* _Exercise task_
Print every entry exactly as written.

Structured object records
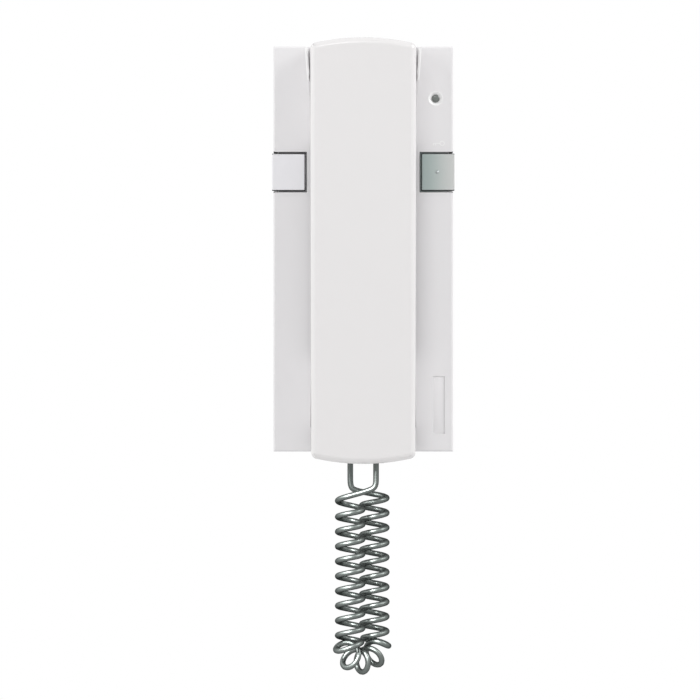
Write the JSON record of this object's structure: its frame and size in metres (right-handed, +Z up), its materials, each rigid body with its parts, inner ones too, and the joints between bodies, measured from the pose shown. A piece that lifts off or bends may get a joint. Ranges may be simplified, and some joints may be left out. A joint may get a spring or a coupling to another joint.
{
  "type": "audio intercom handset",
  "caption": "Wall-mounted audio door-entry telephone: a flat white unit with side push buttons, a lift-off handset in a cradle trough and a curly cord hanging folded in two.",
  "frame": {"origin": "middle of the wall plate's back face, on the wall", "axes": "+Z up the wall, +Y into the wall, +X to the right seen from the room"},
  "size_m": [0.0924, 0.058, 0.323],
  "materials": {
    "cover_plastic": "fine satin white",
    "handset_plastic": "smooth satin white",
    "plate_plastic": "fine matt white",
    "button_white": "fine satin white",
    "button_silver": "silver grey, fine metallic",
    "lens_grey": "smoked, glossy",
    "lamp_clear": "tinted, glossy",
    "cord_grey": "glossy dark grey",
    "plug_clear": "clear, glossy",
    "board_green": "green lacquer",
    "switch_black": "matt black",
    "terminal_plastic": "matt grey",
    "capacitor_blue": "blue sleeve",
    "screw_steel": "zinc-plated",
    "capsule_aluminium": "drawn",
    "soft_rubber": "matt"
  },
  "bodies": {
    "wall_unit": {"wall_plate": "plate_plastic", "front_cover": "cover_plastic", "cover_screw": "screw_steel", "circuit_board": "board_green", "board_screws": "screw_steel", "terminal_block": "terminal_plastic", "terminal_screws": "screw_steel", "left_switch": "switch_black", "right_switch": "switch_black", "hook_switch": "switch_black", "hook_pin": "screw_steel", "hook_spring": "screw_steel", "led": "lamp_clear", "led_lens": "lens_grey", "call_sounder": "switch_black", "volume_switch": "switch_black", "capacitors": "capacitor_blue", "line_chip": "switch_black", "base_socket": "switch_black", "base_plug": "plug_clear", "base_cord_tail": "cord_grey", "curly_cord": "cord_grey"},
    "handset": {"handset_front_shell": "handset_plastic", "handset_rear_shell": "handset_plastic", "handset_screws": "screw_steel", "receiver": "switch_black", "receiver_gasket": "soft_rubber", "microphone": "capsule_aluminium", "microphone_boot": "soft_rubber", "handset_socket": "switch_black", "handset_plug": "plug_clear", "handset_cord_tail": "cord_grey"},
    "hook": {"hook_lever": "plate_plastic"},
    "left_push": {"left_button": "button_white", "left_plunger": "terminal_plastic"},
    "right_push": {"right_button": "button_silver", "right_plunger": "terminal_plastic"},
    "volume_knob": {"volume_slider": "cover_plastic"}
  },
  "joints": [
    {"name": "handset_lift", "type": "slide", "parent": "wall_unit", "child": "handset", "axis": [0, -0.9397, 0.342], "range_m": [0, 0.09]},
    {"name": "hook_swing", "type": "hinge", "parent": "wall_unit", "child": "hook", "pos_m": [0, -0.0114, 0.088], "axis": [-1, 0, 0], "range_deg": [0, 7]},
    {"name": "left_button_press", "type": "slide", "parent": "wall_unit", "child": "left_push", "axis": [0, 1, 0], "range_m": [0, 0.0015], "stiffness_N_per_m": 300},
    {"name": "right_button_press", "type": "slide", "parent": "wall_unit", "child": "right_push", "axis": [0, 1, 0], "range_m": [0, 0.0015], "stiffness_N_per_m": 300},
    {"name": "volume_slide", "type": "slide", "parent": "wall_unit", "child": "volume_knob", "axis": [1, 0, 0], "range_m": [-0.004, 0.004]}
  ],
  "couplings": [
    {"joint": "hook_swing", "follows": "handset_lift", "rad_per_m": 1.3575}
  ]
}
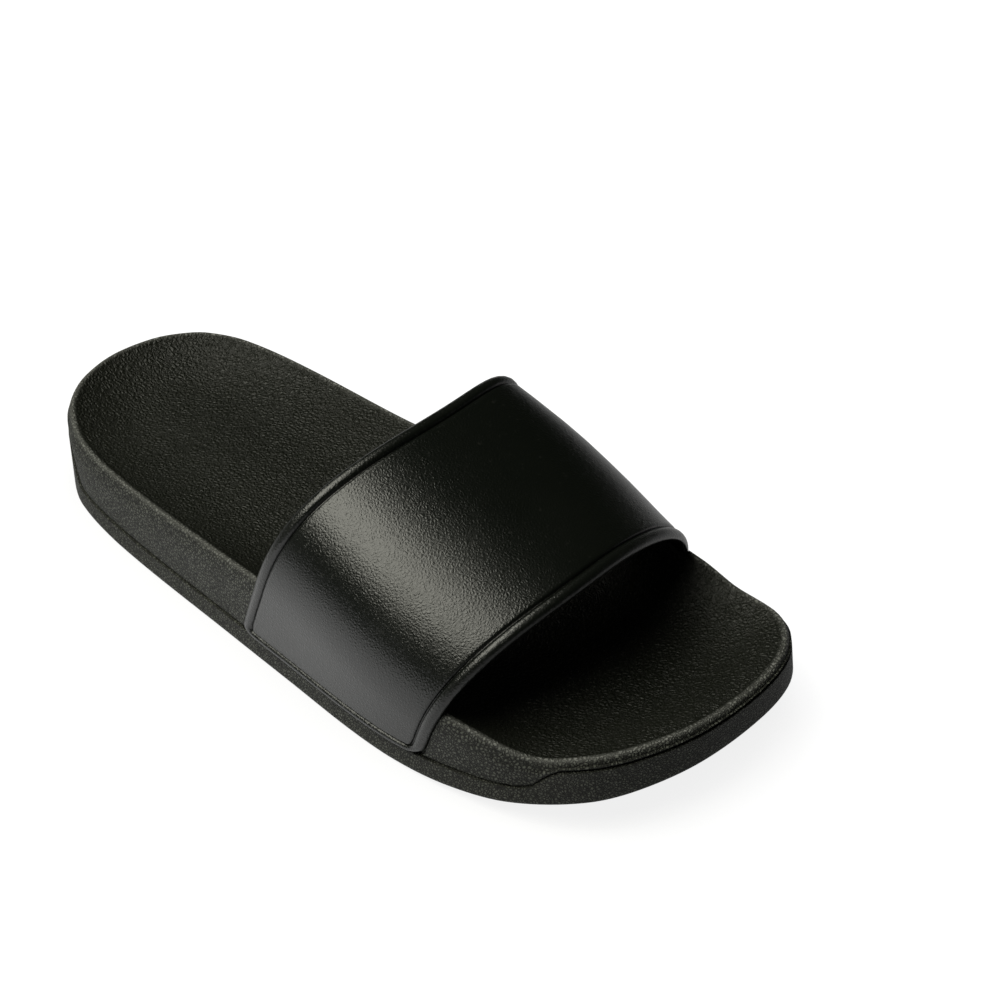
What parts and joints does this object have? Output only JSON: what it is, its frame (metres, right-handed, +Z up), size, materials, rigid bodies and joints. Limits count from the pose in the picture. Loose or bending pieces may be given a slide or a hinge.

* _Response_
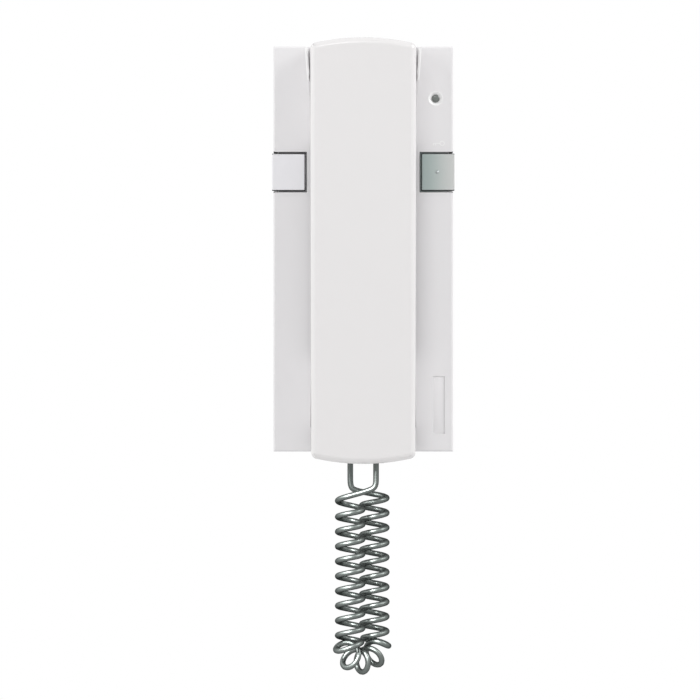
Write the JSON record of this object's structure: its frame and size in metres (right-handed, +Z up), its materials, each rigid body with its parts, inner ones too, and the joints between bodies, measured from the pose shown. A piece that lifts off or bends may get a joint. Ranges may be simplified, and some joints may be left out. A joint may get a spring or a coupling to another joint.
{
  "type": "audio intercom handset",
  "caption": "Wall-mounted audio door-entry telephone: a flat white unit with side push buttons, a lift-off handset in a cradle trough and a curly cord hanging folded in two.",
  "frame": {"origin": "middle of the wall plate's back face, on the wall", "axes": "+Z up the wall, +Y into the wall, +X to the right seen from the room"},
  "size_m": [0.0924, 0.058, 0.323],
  "materials": {
    "cover_plastic": "fine satin white",
    "handset_plastic": "smooth satin white",
    "plate_plastic": "fine matt white",
    "button_white": "fine satin white",
    "button_silver": "silver grey, fine metallic",
    "lens_grey": "smoked, glossy",
    "lamp_clear": "tinted, glossy",
    "cord_grey": "glossy dark grey",
    "plug_clear": "clear, glossy",
    "board_green": "green lacquer",
    "switch_black": "matt black",
    "terminal_plastic": "matt grey",
    "capacitor_blue": "blue sleeve",
    "screw_steel": "zinc-plated",
    "capsule_aluminium": "drawn",
    "soft_rubber": "matt"
  },
  "bodies": {
    "wall_unit": {"wall_plate": "plate_plastic", "front_cover": "cover_plastic", "cover_screw": "screw_steel", "circuit_board": "board_green", "board_screws": "screw_steel", "terminal_block": "terminal_plastic", "terminal_screws": "screw_steel", "left_switch": "switch_black", "right_switch": "switch_black", "hook_switch": "switch_black", "hook_pin": "screw_steel", "hook_spring": "screw_steel", "led": "lamp_clear", "led_lens": "lens_grey", "call_sounder": "switch_black", "volume_switch": "switch_black", "capacitors": "capacitor_blue", "line_chip": "switch_black", "base_socket": "switch_black", "base_plug": "plug_clear", "base_cord_tail": "cord_grey", "curly_cord": "cord_grey"},
    "handset": {"handset_front_shell": "handset_plastic", "handset_rear_shell": "handset_plastic", "handset_screws": "screw_steel", "receiver": "switch_black", "receiver_gasket": "soft_rubber", "microphone": "capsule_aluminium", "microphone_boot": "soft_rubber", "handset_socket": "switch_black", "handset_plug": "plug_clear", "handset_cord_tail": "cord_grey"},
    "hook": {"hook_lever": "plate_plastic"},
    "left_push": {"left_button": "button_white", "left_plunger": "terminal_plastic"},
    "right_push": {"right_button": "button_silver", "right_plunger": "terminal_plastic"},
    "volume_knob": {"volume_slider": "cover_plastic"}
  },
  "joints": [
    {"name": "handset_lift", "type": "slide", "parent": "wall_unit", "child": "handset", "axis": [0, -0.9397, 0.342], "range_m": [0, 0.09]},
    {"name": "hook_swing", "type": "hinge", "parent": "wall_unit", "child": "hook", "pos_m": [0, -0.0114, 0.088], "axis": [-1, 0, 0], "range_deg": [0, 7]},
    {"name": "left_button_press", "type": "slide", "parent": "wall_unit", "child": "left_push", "axis": [0, 1, 0], "range_m": [0, 0.0015], "stiffness_N_per_m": 300},
    {"name": "right_button_press", "type": "slide", "parent": "wall_unit", "child": "right_push", "axis": [0, 1, 0], "range_m": [0, 0.0015], "stiffness_N_per_m": 300},
    {"name": "volume_slide", "type": "slide", "parent": "wall_unit", "child": "volume_knob", "axis": [1, 0, 0], "range_m": [-0.004, 0.004]}
  ],
  "couplings": [
    {"joint": "hook_swing", "follows": "handset_lift", "rad_per_m": 1.3575}
  ]
}
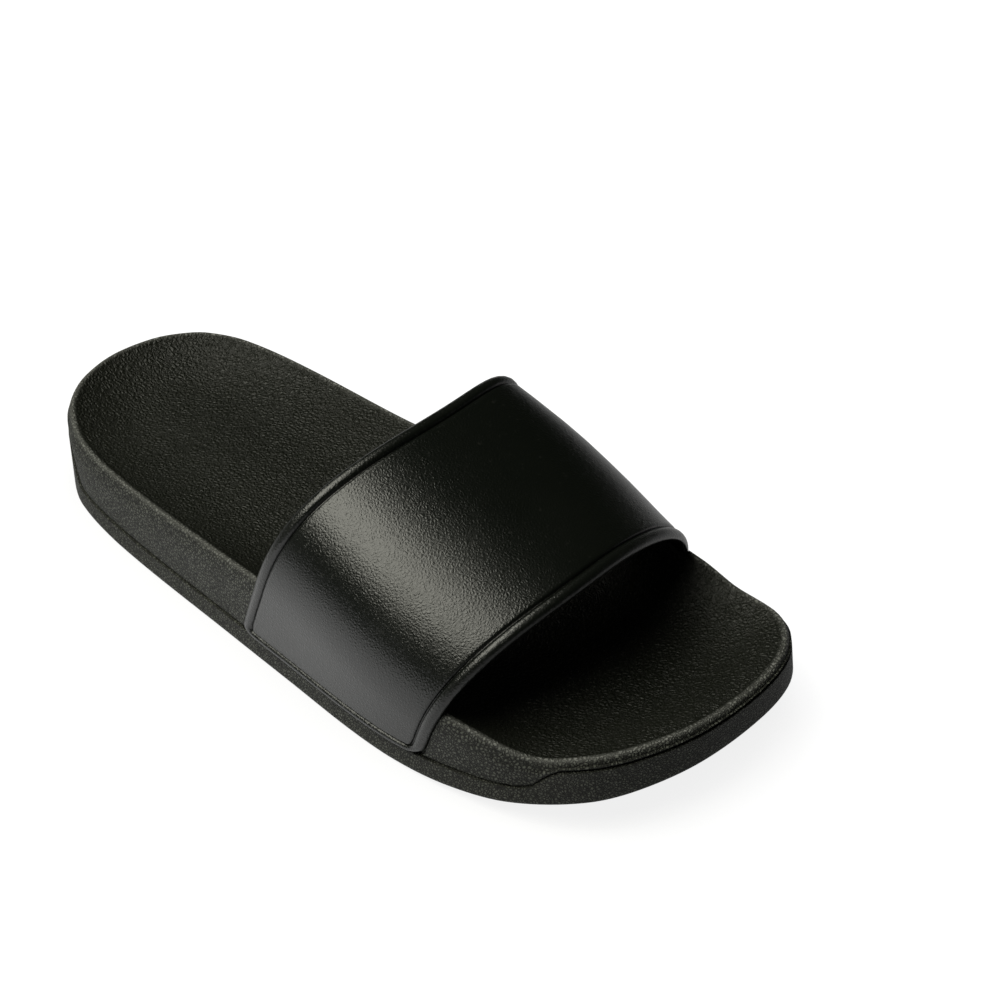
What parts and joints does this object have? Output only JSON: what it is, its frame (metres, right-handed, +Z up), size, materials, rigid bodies and joints. Limits count from the pose in the picture. Loose or bending pieces may be given a slide or a hinge.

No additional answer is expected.